Этот другой, светлый князь — герой-богоносец, в лице которого ждет юродивая духовидица самого Князя Славы. И уже хромота знаменует ее тайную Богоборческую вину — вину какой-то изначальной нецельности, какого-то исконного противления Жениху, ее покинувшему, как Эрос покидает Психею, грешную неким первородным грехом естества перед божественною Любовью.
«Как, разве вы не князь?.. Всего от врагов его ожидала, но такой дерзости никогда! Жив ли он? Убил ты его или нет, признавайся!.. Говори, самозванец, много ли взял? За большие ли деньги согласился… Гришка Отрепьев, анафема!»
«Сова слепая», «сыч» и «плохой актер», Гришка Отрепьев, «проклятый на семи соборах», христопродавец и сам дьявол, подменивший собою (загубивший, быть может, — во всяком случае, как-то предавший) «сокола ясного», который «где-то там, за горами, живет и летает, на солнце взирает», — вот «дурной сон», приснившийся Хромоножке перед приходом Ставрогина и вторично переживаемый ею в бреду пророческом — уже наяву.
Но кто же Николай Ставрогин?
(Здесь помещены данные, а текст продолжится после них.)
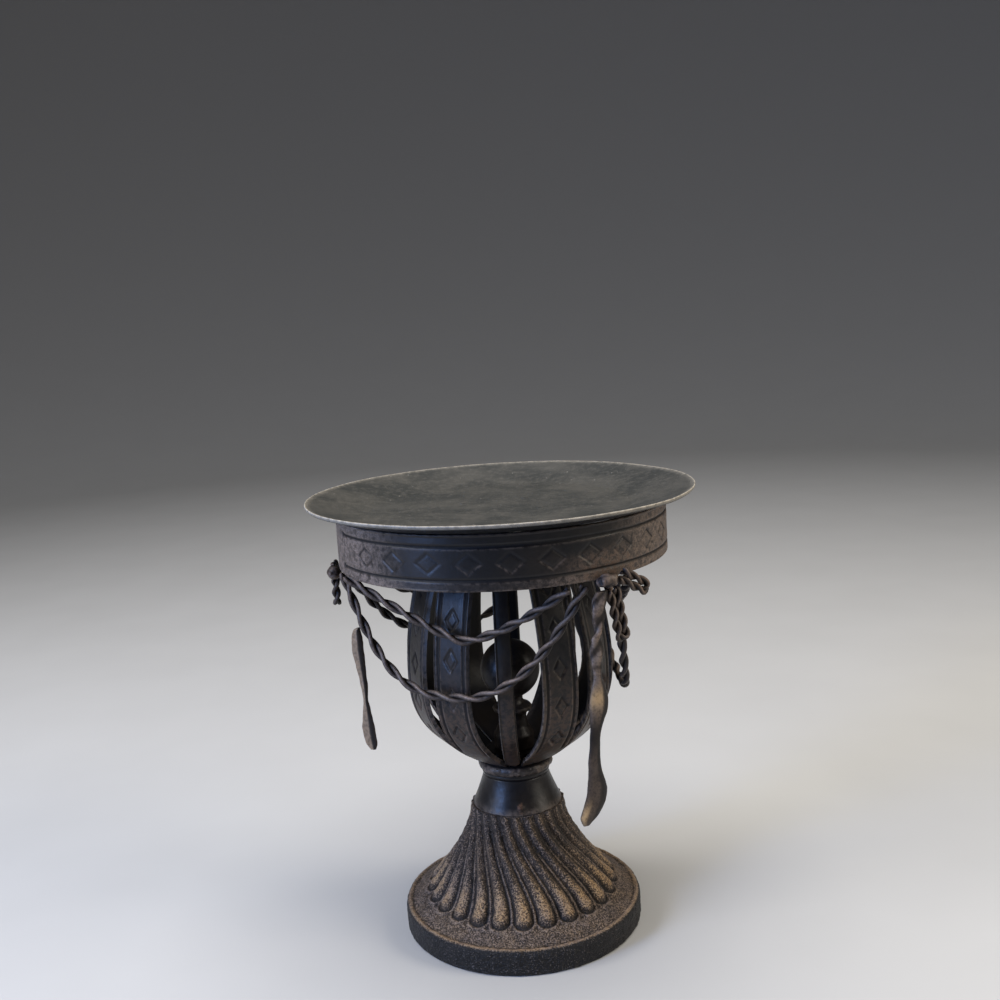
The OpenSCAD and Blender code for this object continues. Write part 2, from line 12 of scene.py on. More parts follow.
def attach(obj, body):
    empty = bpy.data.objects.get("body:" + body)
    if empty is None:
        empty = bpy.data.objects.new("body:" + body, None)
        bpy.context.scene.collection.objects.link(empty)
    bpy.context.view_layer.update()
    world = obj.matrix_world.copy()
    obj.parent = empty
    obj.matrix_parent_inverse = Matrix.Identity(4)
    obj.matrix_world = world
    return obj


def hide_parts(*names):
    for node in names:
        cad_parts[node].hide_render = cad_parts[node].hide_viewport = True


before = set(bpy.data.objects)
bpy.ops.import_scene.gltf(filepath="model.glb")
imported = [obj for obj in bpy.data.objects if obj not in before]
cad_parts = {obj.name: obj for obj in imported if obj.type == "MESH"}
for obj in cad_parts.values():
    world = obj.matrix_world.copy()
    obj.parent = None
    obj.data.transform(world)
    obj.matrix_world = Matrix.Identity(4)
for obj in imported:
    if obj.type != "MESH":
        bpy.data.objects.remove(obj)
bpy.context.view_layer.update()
MM = 0.001

# ---------------------------------------------------------------- sizes, as in the part's source
FOOT_R = 87 / 2
RIM_H = 9.3
FLUTE_END_R = 71 / 2
FLUTE_END_H = 12.4
FOOT_H = 45
FOOT_TOP_R = 34.2 / 2
FLUTE_N = 25
FLUTE_TURN = 33
FLUTE_FIRST = -8
FLUTE_DEPTH = 1.5
BELL_POWER = 1.65
FOOT_WALL = 3
CROWN_Z = FOOT_H - 8
BORE_R = 4.25

NECK_BASE_R = 32.4 / 2
NECK_TOP_R = 24 / 2
NECK_H = 11.5
COLLAR_R = 27.2 / 2
COLLAR_H = 5.8
COLLAR_Z = FOOT_H + NECK_H
HUB_Z = COLLAR_Z + COLLAR_H

BAR_T = 1.6
BELLY_R = (74 - BAR_T) / 2
BELLY_Z = HUB_Z + 36.6
CAGE_TOP_R = 48 / 2
CAGE_TURN = -3
HUB_WASHER_T = 1.6
STRAP_IN = BORE_R + 0.6
TOP_IN = CAGE_TOP_R - 11
BEND_R = 3
WIDE_W = 14
NARROW_W = 5.6
WEDGE_GAP = 0.12
NARROW_SHARE, WIDE_SHARE, EVEN_SHARE = 10, 20, 15
STAMP_INSET = 1.9
STAMP_W = 0.9
STAMP_DEPTH = 0.45

PAN_R = 136.4 / 2
PAN_FLOOR_R = 92 / 2
PAN_FLOOR_H = 155
PAN_RISE = 6
PAN_T = 1.2
HOOP_R = 116 / 2
HOOP_H = 17.9
HOOP_T = 1.8
HOOP_LINE_IN = 3.6
HOOP_DIAMONDS = 25
DIAMOND_W = 9.4
DIAMOND_H = 7.2
LAP_FROM, LAP_TO = -68, -90
DIAMOND_FIRST, DIAMOND_LAST = LAP_FROM + 17.6, LAP_TO + 360 - 6
SEAT_GAP = 0.25

BOW_LEFT, BOW_RIGHT, BOW_BACK = -84, 32, 157
WIRE_R = 1.7 / 2
TWIST_PITCH = 18
BOW_WIRE_R = 1.3 / 2 + 0.13  # a little more than in the source, as it looks
BOW_PITCH = 9.5
PAIR_SHARE = 0.97
STEPS_PER_TWIST = 7
GARLAND_R = 39.6
UPPER_INSET, LOWER_INSET = 11.5, 6
UPPER_SAG, FRONT_SAG, RIGHT_SAG, LEFT_SAG = 19.5, 40, 47, 34.5
UPPER_BEND = (0.53, 1.2, 1.45)
LOWER_BEND = (0.47, 2.9, 2.25)
BEAD_R = 2.6
BEAD_L = 8
TAIL_L, SHORT_TAIL_L = 74.5, 44


def pan_at(r):
    """Height of the pan's upper face at the radius r."""
    flare = np.maximum(0, (r - PAN_FLOOR_R) / (PAN_R - PAN_FLOOR_R))
    return PAN_FLOOR_H + PAN_RISE * flare ** 1.3


HOOP_TOP = pan_at(HOOP_R - HOOP_T) - PAN_T - SEAT_GAP
HOOP_BOTTOM = HOOP_TOP - HOOP_H
HOOP_LINES = (HOOP_LINE_IN, HOOP_H - HOOP_LINE_IN)


# ---------------------------------------------------------------- shape helpers
UP = np.array([0, 0, 1.0])


def unit(v):
    return v / np.linalg.norm(v, axis=-1, keepdims=True)


def ease(x):
    x = np.clip(x, 0, 1)
    return x * x * (3 - 2 * x)


def band(x, middle, width):
    """1 where x is at the middle, and less to both sides of it."""
    return np.exp(-((x - middle) / width) ** 2)


def circle(n):
    """n even steps round a circle, in degrees."""
    return np.arange(n) * 360 / n


def around(r, a, z):
    """The point at radius r, angle a in degrees and height z."""
    r, a, z = np.broadcast_arrays(np.asarray(r, float), np.radians(a), np.asarray(z, float))
    return np.stack([r * np.sin(a), -r * np.cos(a), z], -1)


def outwards(a):
    return around(1.0, a, 0.0)


def from_axis(p):
    return np.hypot(p[..., 0], p[..., 1])


def off_axis(p):
    """The level direction away from the axis, at each of the points p."""
    return unit(p * [1, 1, 0])


def along_hoop(a):
    return np.array([math.cos(math.radians(a)), math.sin(math.radians(a)), 0.0])


def run_length(p):
    return np.concatenate([[0], np.cumsum(np.linalg.norm(np.diff(p, axis=0), axis=1))])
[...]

Поэт определенно указывает на его высокое призвание; недаром он носитель крестного имени («ставрос» — крест). Ему таинственно предложено было некое царственное помазание. Он — Иван-царевич; все, к нему приближающиеся, испытывают его необычайное, нечеловеческое обаяние. На него была излита благодать мистического постижения последних тайн о Душе народной и ее ожиданиях Богоносца. Он посвящает Шатова и Кириллова в начальные мистерии русского мессианизма. Но сам, в какое-то решительное мгновение своего скрытого от нас и ужасного прошлого, изменяет даруемой ему святыне. Он дружится с сатанистами, беседует с Сатаной, явно ему предается. Отдает ему свое я, обещанное Христу, и оказывается опустошенным, — до предварения еще при жизни «смерти второй», до конечного уничтожения личности в живом теле. Он нужен злым силам своею личиною, — нужен, как сосуд их воли и проявитель их действия; своей же воли уже вовсе не имеет. Изменник перед Христом, он неверен и Сатане. Ему должен он предоставить себя, как маску, чтобы соблазнить мир самозванством, чтобы сыграть роль лже-Царевича, — и не находит на то в себе воли. Он изменяет революции, изменяет и России (символы: переход в чужеземное подданство и, в особенности, отречение от своей жены, Хромоножки). Всем и всему изменяет он и вешается, как Иуда, не добравшись до своей демонической берлоги в угрюмом горном ущелье. Но измена Сатане не лишает его страдательной роли восприимчивого проводника и носителя сатанинской силы, которая овладевает вокруг него и через него стадом одержимых. Они — стадо, потому что изо всех них как бы вынуто Я: парализовано в них живое Я и заменено чуждою волей. Лишь двое людей, отмеченных Ставрогиным, своего Я не отдали и от стада отделились: это — Кириллов и Шатов. Как же распорядились они своим Я?